What are we to do with any of this? We in the church have to exercise a great deal of energy to move beyond the local to anything like a concern for the workings of the Lambeth Conference. And because, as church, we so seldom look beyond our own local concerns, it seems as if it is an artificial and even unseemly sort of activity. That is, it seems political in a raw sort of way. Because we do it so rarely, it also seems contrived and sometimes silly. Jesus surely did not have either the parade of imperial princely bishops or the bickering of the prudish in mind. Yet the Lambeth Conference can be both imperial and prudish, and both for political reasons. If it acts in imperial or prudish ways, that matters, and not for the good. It is not just silly stuff, for the bishops come home.
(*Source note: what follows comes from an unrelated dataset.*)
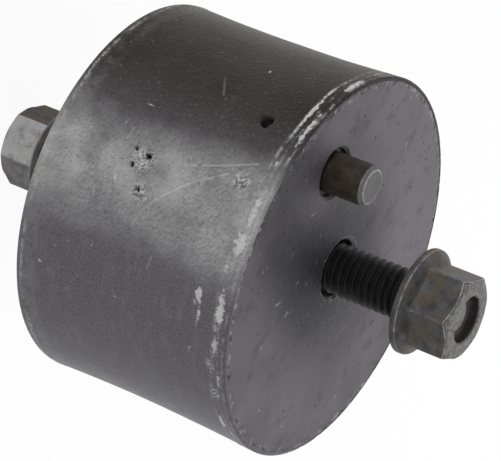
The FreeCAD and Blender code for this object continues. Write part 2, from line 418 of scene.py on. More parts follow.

Whatever emerges from Lambeth this week, life on the local level will go on. But if bishops in this Church come home more hesitant to embrace those who the Conference was hesitant to touch, the Conference will have been a disaster. If they come home more concerned to regulate right thinking than to embrace new dreams, the Conference will have done us a wrong. If they come home cowed by the purity practice they have seen from afar and not enlivened by the transparency they have experienced in pastoral practice with those in their care, there will be no health in us.

At its best, Lambeth can strengthen, refresh and encourage those who God has put in places of high visibility where they are often sacrificed for our petty foibles. At its worse, Lambeth can help them turn away from all of us who are heavy laden and have no rest.

That is why, it seems to me, it matters what the Bishops do at Lambeth.